Short exercise: Each record below is to be reproduced without any change.

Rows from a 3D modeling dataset
────

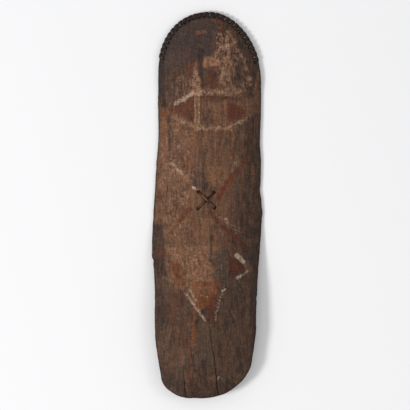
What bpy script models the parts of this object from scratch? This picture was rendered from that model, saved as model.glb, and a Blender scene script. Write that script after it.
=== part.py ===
"""A carved wooden battle shield, lying on its back with the painted face up.

The board is one plank whose length runs along Y, with its round, laced end at +Y. It is hollowed
behind and crowned in front, rests on a flat strip along each side, and its lower part is warped
up off the ground. One strand is whipped round the upper rim. A second strand crosses the middle
through four holes and leaves two loops behind that serve as the grip. All sizes are in metres.
"""
import bpy
import bmesh
import numpy as np

GAP = 0.0003                    # clearance between pieces that touch

BOARD_LENGTH = 1.4958           # foot to top of the wood
BOARD_WIDTH = 0.4268            # widest place
EDGE_THICKNESS = 0.0112         # wood at the very edge
CENTRE_THICKNESS = 0.0140       # wood in the middle
HOLLOW_DEPTH = 0.0260           # height of the hollow behind the middle
STRIP_SHARE = 0.90              # the flat strip behind starts at this share of the half width
FRONT_ROUNDING = 0.0040
BACK_ROUNDING = 0.0030

WARP_HEIGHT = 0.0420            # rise of the foot end off the ground
WARP_REACH = 0.7000             # the rise starts this far up from the foot
WARP_SLOPE = 0.4300             # and is complete over this length
WARP_POWER = 1.5

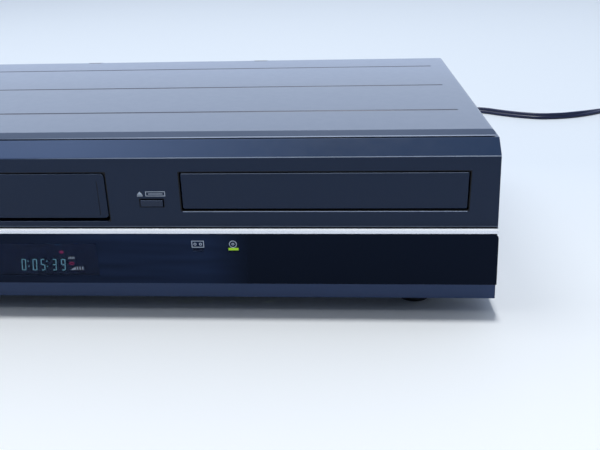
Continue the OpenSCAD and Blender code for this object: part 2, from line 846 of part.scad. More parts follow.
module rear_jacks() {
    color([0.85, 0.75, 0.3])
        difference() {
            union() {
                // the moulded block that stands on the main board
                box(jack_xs[0] - 8, port_x + port_w / 2 + 2, deck_y1 + 1, back_y - sheet - gap, main_z + board_t, block_z1);
                for (p = jack_spots)
                    rod_y(p[0], p[1], back_y - 3, back_y + rear_reach, jack_r);
                for (z = din_zs)
                    rod_y(din_x, z, back_y - 3, back_y + 1, din_r);
                for (z = port_zs)
                    block(port_x, port_w, back_y - 3, back_y + 1, z, port_h);
            }
            for (p = jack_spots)
                rod_y(p[0], p[1], back_y + rear_reach - jack_l, back_y + rear_reach + 1, jack_hole_r);
            for (z = din_zs)
                rod_y(din_x, z, back_y - 4, back_y + 2, din_r - 1);
            for (z = port_zs)
                block(port_x, port_w - 2, back_y - 4, back_y + 2, z, port_h - 2);
        }
}

module antenna_sockets() {
    color("silver")
        for (z = aerial_zs)
            difference() {
                rod_y(aerial_x, z, back_y - sheet - gap, back_y + rear_reach, aerial_r);
                rod_y(aerial_x, z, back_y, back_y + rear_reach + 1, aerial_hole_r);
            }
}
aerial_hole_r = 1.2;

relief_x = 165;
relief_z = 24;
relief_neck_r = 5;
relief_l = 24;
relief_tip_r = 4.2;

module strain_relief() {
    color([0.08, 0.08, 0.08])
        difference() {
            union() {
                rod_y(relief_x, relief_z, back_y - sheet - 3, back_y + 1, relief_neck_r);
                rod_y(relief_x, relief_z, back_y - sheet - 3, back_y - sheet - gap, relief_neck_r + 1.5);
                rod_y(relief_x, relief_z, back_y + gap, back_y + 2.5, relief_neck_r + 2);
                translate([relief_x, back_y + 2.5 - eps, relief_z])
                    rotate([-90, 0, 0])
                        cylinder(h = relief_l - 2.5 + eps, r1 = relief_neck_r, r2 = relief_tip_r);
            }
            // flexing grooves round the tail
            for (k = [1 : 3])
                ring_cut(relief_x, relief_z, back_y + 2.5 + 5 * k, 1.6, relief_tip_r - 0.6, relief_neck_r + 1);
        }
}

module ring_cut(x, z, y, w, r0, r1) {
    difference() {
        rod_y(x, z, y, y + w, r1);
        rod_y(x, z, y - 1, y + w + 1, r0);
    }
}

plug_x = 510;
plug_y1 = 254;
plug_l = 30;
plug_w = 22;
plug_t = 14;
plug_z = plug_t / 2;
blade_l = 17;
blade_pitch = 12.7;

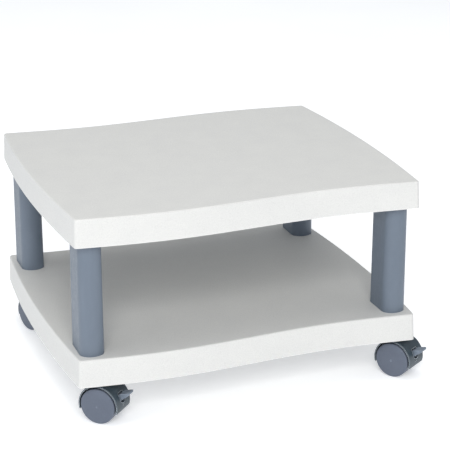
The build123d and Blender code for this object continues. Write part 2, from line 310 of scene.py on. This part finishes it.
def studio_floor():
    """A seamless pale sweep: flat under the stand, far larger than the view."""
    mesh = bpy.data.meshes.new("studio_floor")
    half, rings = 14.0, 28
    verts, faces = [], []
    for i in range(rings + 1):
        for j in range(rings + 1):
            x = -half + 2 * half * i / rings
            y = -half + 2 * half * j / rings
            verts.append((x, y, LO.z - 0.0002))
    n = rings + 1
    for i in range(rings):
        for j in range(rings):
            faces.append((i * n + j, (i + 1) * n + j, (i + 1) * n + j + 1, i * n + j + 1))
    mesh.from_pydata(verts, [], faces)
    obj = bpy.data.objects.new("studio_floor", mesh)
    scene.collection.objects.link(obj)
    g = Graph("studio_floor_look")
    c = g.ramp(g.noise(3.0, 3.0), [(0.3, srgb(244, 245, 247)), (0.7, srgb(248, 249, 250))])
    g.colour(c)
    g.set("Roughness", 0.9)
    g.set("Specular IOR Level", 0.1)
    g.set("Emission Color", (0.97, 0.98, 1.0, 1.0))
    g.set("Emission Strength", 0.38)
    # clear from below, so that the stand's underside can be looked at through the floor
    clear = g.node("ShaderNodeBsdfTransparent")
    both = g.node("ShaderNodeMixShader")
    g.link(g.node("ShaderNodeNewGeometry").outputs["Backfacing"], both.inputs[0])
    g.link(g.bsdf.outputs["BSDF"], both.inputs[1])
    g.link(clear.outputs["BSDF"], both.inputs[2])
    g.link(both.outputs["Shader"], g.out.inputs["Surface"])
    mesh.materials.append(g.mat)
    return obj


studio_floor()

# ---------------------------------------------------------------- light

world = bpy.data.worlds.new("studio")
scene.world = world
world.use_nodes = True
background = world.node_tree.nodes["Background"]
background.inputs["Color"].default_value = (0.935, 0.968, 1.0, 1.0)
background.inputs["Strength"].default_value = 0.47


def softbox(name, place, target, size, power, colour=(1, 1, 1)):
    data = bpy.data.lights.new(name, "AREA")
    data.shape = "RECTANGLE"
    data.size, data.size_y = size
    data.energy = power
    data.color = colour
    lamp = bpy.data.objects.new(name, data)
    scene.collection.objects.link(lamp)
    lamp.location = place
    aim = Vector(target) - Vector(place)
    lamp.rotation_euler = aim.to_track_quat("-Z", "Y").to_euler()
    return lamp


softbox("front_key", (-1.0, -3.0, 2.3), MID, (1.7, 1.5), 73.0, (1.0, 0.988, 0.962))
softbox("left_fill", (-3.2, -0.7, 0.9), MID, (2.0, 1.8), 10.0, (0.93, 0.96, 1.0))
softbox("top_soft", (-0.2, 0.3, 3.4), MID, (2.2, 2.2), 35.0, (1.0, 0.98, 0.94))

# ---------------------------------------------------------------- camera

YAW, PITCH = math.radians(19.54), math.radians(19.25)
camera_data = bpy.data.cameras.new("camera")
camera_data.sensor_width = 36.0
camera_data.lens = 128.46
camera_data.clip_end = 60.0
camera = bpy.data.objects.new("camera", camera_data)
scene.collection.objects.link(camera)
forward = Vector((math.sin(YAW) * math.cos(PITCH), math.cos(YAW) * math.cos(PITCH), -math.sin(PITCH)))
camera.location = MID + Vector((-0.7116, -2.0888, 0.8118))
camera.rotation_euler = forward.to_track_quat("-Z", "Y").to_euler()
scene.camera = camera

────

Exercise response:
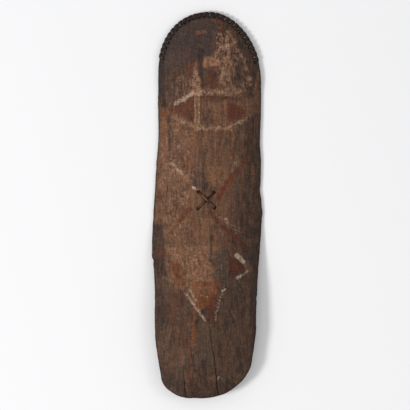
What bpy script models the parts of this object from scratch? This picture was rendered from that model, saved as model.glb, and a Blender scene script. Write that script after it.
=== part.py ===
"""A carved wooden battle shield, lying on its back with the painted face up.

The board is one plank whose length runs along Y, with its round, laced end at +Y. It is hollowed
behind and crowned in front, rests on a flat strip along each side, and its lower part is warped
up off the ground. One strand is whipped round the upper rim. A second strand crosses the middle
through four holes and leaves two loops behind that serve as the grip. All sizes are in metres.
"""
import bpy
import bmesh
import numpy as np

GAP = 0.0003                    # clearance between pieces that touch

BOARD_LENGTH = 1.4958           # foot to top of the wood
BOARD_WIDTH = 0.4268            # widest place
EDGE_THICKNESS = 0.0112         # wood at the very edge
CENTRE_THICKNESS = 0.0140       # wood in the middle
HOLLOW_DEPTH = 0.0260           # height of the hollow behind the middle
STRIP_SHARE = 0.90              # the flat strip behind starts at this share of the half width
FRONT_ROUNDING = 0.0040
BACK_ROUNDING = 0.0030

WARP_HEIGHT = 0.0420            # rise of the foot end off the ground
WARP_REACH = 0.7000             # the rise starts this far up from the foot
WARP_SLOPE = 0.4300             # and is complete over this length
WARP_POWER = 1.5

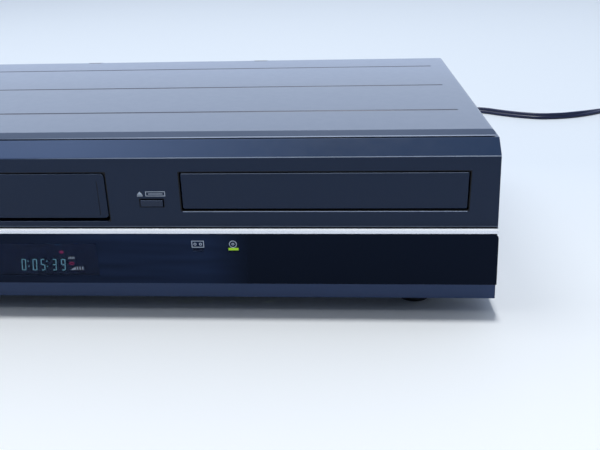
Continue the OpenSCAD and Blender code for this object: part 2, from line 846 of part.scad. More parts follow.
module rear_jacks() {
    color([0.85, 0.75, 0.3])
        difference() {
            union() {
                // the moulded block that stands on the main board
                box(jack_xs[0] - 8, port_x + port_w / 2 + 2, deck_y1 + 1, back_y - sheet - gap, main_z + board_t, block_z1);
                for (p = jack_spots)
                    rod_y(p[0], p[1], back_y - 3, back_y + rear_reach, jack_r);
                for (z = din_zs)
                    rod_y(din_x, z, back_y - 3, back_y + 1, din_r);
                for (z = port_zs)
                    block(port_x, port_w, back_y - 3, back_y + 1, z, port_h);
            }
            for (p = jack_spots)
                rod_y(p[0], p[1], back_y + rear_reach - jack_l, back_y + rear_reach + 1, jack_hole_r);
            for (z = din_zs)
                rod_y(din_x, z, back_y - 4, back_y + 2, din_r - 1);
            for (z = port_zs)
                block(port_x, port_w - 2, back_y - 4, back_y + 2, z, port_h - 2);
        }
}

module antenna_sockets() {
    color("silver")
        for (z = aerial_zs)
            difference() {
                rod_y(aerial_x, z, back_y - sheet - gap, back_y + rear_reach, aerial_r);
                rod_y(aerial_x, z, back_y, back_y + rear_reach + 1, aerial_hole_r);
            }
}
aerial_hole_r = 1.2;

relief_x = 165;
relief_z = 24;
relief_neck_r = 5;
relief_l = 24;
relief_tip_r = 4.2;

module strain_relief() {
    color([0.08, 0.08, 0.08])
        difference() {
            union() {
                rod_y(relief_x, relief_z, back_y - sheet - 3, back_y + 1, relief_neck_r);
                rod_y(relief_x, relief_z, back_y - sheet - 3, back_y - sheet - gap, relief_neck_r + 1.5);
                rod_y(relief_x, relief_z, back_y + gap, back_y + 2.5, relief_neck_r + 2);
                translate([relief_x, back_y + 2.5 - eps, relief_z])
                    rotate([-90, 0, 0])
                        cylinder(h = relief_l - 2.5 + eps, r1 = relief_neck_r, r2 = relief_tip_r);
            }
            // flexing grooves round the tail
            for (k = [1 : 3])
                ring_cut(relief_x, relief_z, back_y + 2.5 + 5 * k, 1.6, relief_tip_r - 0.6, relief_neck_r + 1);
        }
}

module ring_cut(x, z, y, w, r0, r1) {
    difference() {
        rod_y(x, z, y, y + w, r1);
        rod_y(x, z, y - 1, y + w + 1, r0);
    }
}

plug_x = 510;
plug_y1 = 254;
plug_l = 30;
plug_w = 22;
plug_t = 14;
plug_z = plug_t / 2;
blade_l = 17;
blade_pitch = 12.7;

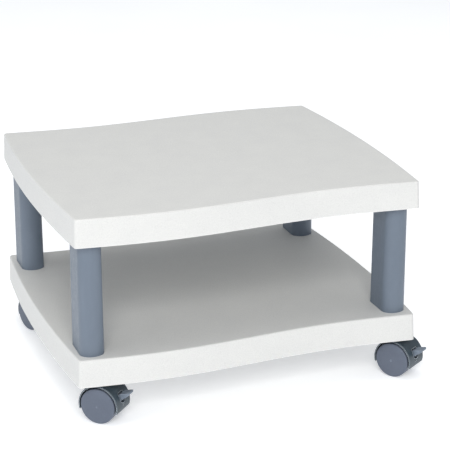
The build123d and Blender code for this object continues. Write part 2, from line 310 of scene.py on. This part finishes it.
def studio_floor():
    """A seamless pale sweep: flat under the stand, far larger than the view."""
    mesh = bpy.data.meshes.new("studio_floor")
    half, rings = 14.0, 28
    verts, faces = [], []
    for i in range(rings + 1):
        for j in range(rings + 1):
            x = -half + 2 * half * i / rings
            y = -half + 2 * half * j / rings
            verts.append((x, y, LO.z - 0.0002))
    n = rings + 1
    for i in range(rings):
        for j in range(rings):
            faces.append((i * n + j, (i + 1) * n + j, (i + 1) * n + j + 1, i * n + j + 1))
    mesh.from_pydata(verts, [], faces)
    obj = bpy.data.objects.new("studio_floor", mesh)
    scene.collection.objects.link(obj)
    g = Graph("studio_floor_look")
    c = g.ramp(g.noise(3.0, 3.0), [(0.3, srgb(244, 245, 247)), (0.7, srgb(248, 249, 250))])
    g.colour(c)
    g.set("Roughness", 0.9)
    g.set("Specular IOR Level", 0.1)
    g.set("Emission Color", (0.97, 0.98, 1.0, 1.0))
    g.set("Emission Strength", 0.38)
    # clear from below, so that the stand's underside can be looked at through the floor
    clear = g.node("ShaderNodeBsdfTransparent")
    both = g.node("ShaderNodeMixShader")
    g.link(g.node("ShaderNodeNewGeometry").outputs["Backfacing"], both.inputs[0])
    g.link(g.bsdf.outputs["BSDF"], both.inputs[1])
    g.link(clear.outputs["BSDF"], both.inputs[2])
    g.link(both.outputs["Shader"], g.out.inputs["Surface"])
    mesh.materials.append(g.mat)
    return obj


studio_floor()

# ---------------------------------------------------------------- light

world = bpy.data.worlds.new("studio")
scene.world = world
world.use_nodes = True
background = world.node_tree.nodes["Background"]
background.inputs["Color"].default_value = (0.935, 0.968, 1.0, 1.0)
background.inputs["Strength"].default_value = 0.47


def softbox(name, place, target, size, power, colour=(1, 1, 1)):
    data = bpy.data.lights.new(name, "AREA")
    data.shape = "RECTANGLE"
    data.size, data.size_y = size
    data.energy = power
    data.color = colour
    lamp = bpy.data.objects.new(name, data)
    scene.collection.objects.link(lamp)
    lamp.location = place
    aim = Vector(target) - Vector(place)
    lamp.rotation_euler = aim.to_track_quat("-Z", "Y").to_euler()
    return lamp


softbox("front_key", (-1.0, -3.0, 2.3), MID, (1.7, 1.5), 73.0, (1.0, 0.988, 0.962))
softbox("left_fill", (-3.2, -0.7, 0.9), MID, (2.0, 1.8), 10.0, (0.93, 0.96, 1.0))
softbox("top_soft", (-0.2, 0.3, 3.4), MID, (2.2, 2.2), 35.0, (1.0, 0.98, 0.94))

# ---------------------------------------------------------------- camera

YAW, PITCH = math.radians(19.54), math.radians(19.25)
camera_data = bpy.data.cameras.new("camera")
camera_data.sensor_width = 36.0
camera_data.lens = 128.46
camera_data.clip_end = 60.0
camera = bpy.data.objects.new("camera", camera_data)
scene.collection.objects.link(camera)
forward = Vector((math.sin(YAW) * math.cos(PITCH), math.cos(YAW) * math.cos(PITCH), -math.sin(PITCH)))
camera.location = MID + Vector((-0.7116, -2.0888, 0.8118))
camera.rotation_euler = forward.to_track_quat("-Z", "Y").to_euler()
scene.camera = camera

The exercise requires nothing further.